Enflasyon geçici mi kalıcı mı?
Bir başka deyişle, Türkiye ayçiçeğinde kendi ihtiyacını karşılamaktan çok uzak. TÜİK verilerine göre ayçiçeğinde kendine yeterlilik oranı yüzde 66,4 düzeyinde. Bitkisel Yağ Sanayicileri Derneği Başkanı Tahir Büyükhelvacıgil ise bu oranın daha da düşük olduğunu ve toplam ihtiyacın yalnızca yüzde 30’unun yerli üretimle sağlanabildiğini söylüyor.
Rakamsal verilerin ya da yorumların en iyimserlerine bakıldığında dahi iç açıcı bir tablo ortaya çıkmıyor.
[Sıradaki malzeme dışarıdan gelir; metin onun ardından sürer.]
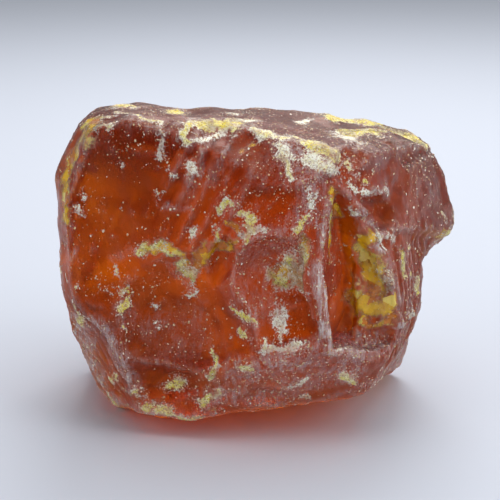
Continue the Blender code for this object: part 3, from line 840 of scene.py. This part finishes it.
class Finish:
    """A material whose nodes are put in one by one."""

    def __init__(self, name):
        self.material = bpy.data.materials.new(name)
        self.material.use_nodes = True
        self.tree = self.material.node_tree
        self.tree.nodes.clear()
        self.place = self.node("TexCoord", outlet="Object")

    def node(self, kind, settings=None, values=None, outlet=0):
        """Adds a node: its settings first, then its sockets' values or links. Gives one of its outputs."""
        made = self.tree.nodes.new("ShaderNode" + kind)
        for name, value in (settings or {}).items():
            setattr(made, name, value)
        for name, value in (values or {}).items():
            matching = [s for n, s in enumerate(made.inputs) if s.enabled and name in (n, s.name)]
            if isinstance(value, Shade):
                self.tree.links.new(value.socket, matching[0])
            else:
                matching[0].default_value = value
        outputs = [s for n, s in enumerate(made.outputs) if s.enabled and outlet in (n, s.name)]
        return Shade(self, outputs[0])

    def attribute(self, name):
        return self.node("Attribute", {"attribute_name": name}, outlet="Fac")

    def noise(self, size, detail=3.0, roughness=0.6, place=None, outlet=0):
        """Noise from 0 to 1 with features of this size in millimetres."""
        return self.node("TexNoise", {}, {"Vector": place or self.place, "Scale": 1 / (size * MM),
                                          "Detail": detail, "Roughness": roughness}, outlet)

    def cells(self, size, place, outlet):
        """Cells of this size in millimetres: the distance from their middles, or a colour for each."""
        return self.node("TexVoronoi", {"feature": "F1"},
                         {"Vector": place, "Scale": 1 / (size * MM), "Randomness": 1.0}, outlet)

    def stretched(self, turn, stretch):
        """The object's place, turned and stretched, so that a pattern on it runs as fibres."""
        return self.node("Mapping", {"vector_type": "POINT"},
                         {"Vector": self.place, "Rotation": turn, "Scale": stretch})

    def blend(self, share, a, b):
        """Two colours mixed."""
        return self.node("Mix", {"data_type": "RGBA"}, {"Factor": share, "A": a, "B": b}, outlet="Result")

    def bump(self, strength, depth, height):
        """The normal over a relief of this depth in millimetres."""
        return self.node("Bump", {}, {"Strength": strength, "Distance": depth * MM, "Height": height},
                         outlet="Normal")

    def surface(self, shader, volume=None):
        out = self.tree.nodes.new("ShaderNodeOutputMaterial")
        self.tree.links.new(shader.socket, out.inputs["Surface"])
        if volume:
            self.tree.links.new(volume.socket, out.inputs["Volume"])


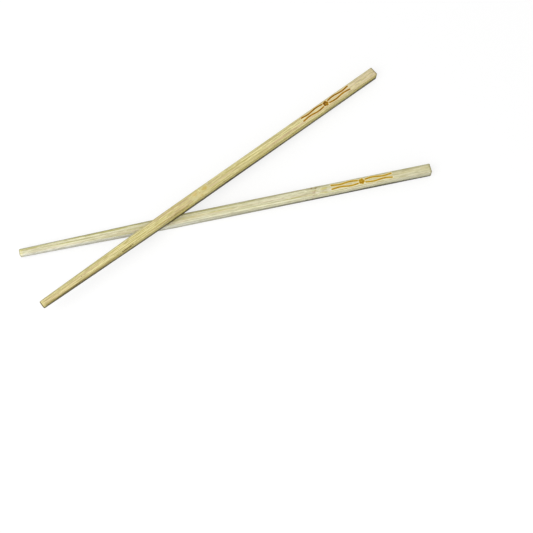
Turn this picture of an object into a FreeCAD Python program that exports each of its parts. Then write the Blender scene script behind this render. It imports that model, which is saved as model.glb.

Tüketim ile üretim arasında özellikle 2000’li yıllardan itibaren açılmaya başlayan bu fark üretim lehine kapanmadıkça geriye ithalattan başka seçenek kalmıyor. İthalata bağımlı olunan bu tabloda ise bugün yaşanan fiyat krizinin doğal bir sonuç halini alıyor.
Üreticinin eli güçlenmek zorunda
Satış yöntemleri ve satış aktörleri değişse de ayçiçeğindeki önlenemez yükseliş devam edeceğe benziyor. ABD Tarım Bakanlığı’nın (USDA) yayınladığı bir raporda, Türkiye’nin ayçiçek ithalat pazarındaki payının önümüzdeki süreçte yüzde 30’dan yüzde 37’e çıkacağı öngörülüyor. Yükselen fiyat ve artan ithalat arasındaki bu döngüden kurtulmak için tek çıkar yol daha fazla üretim için üreticinin elini güçlendirmekten geçiyor.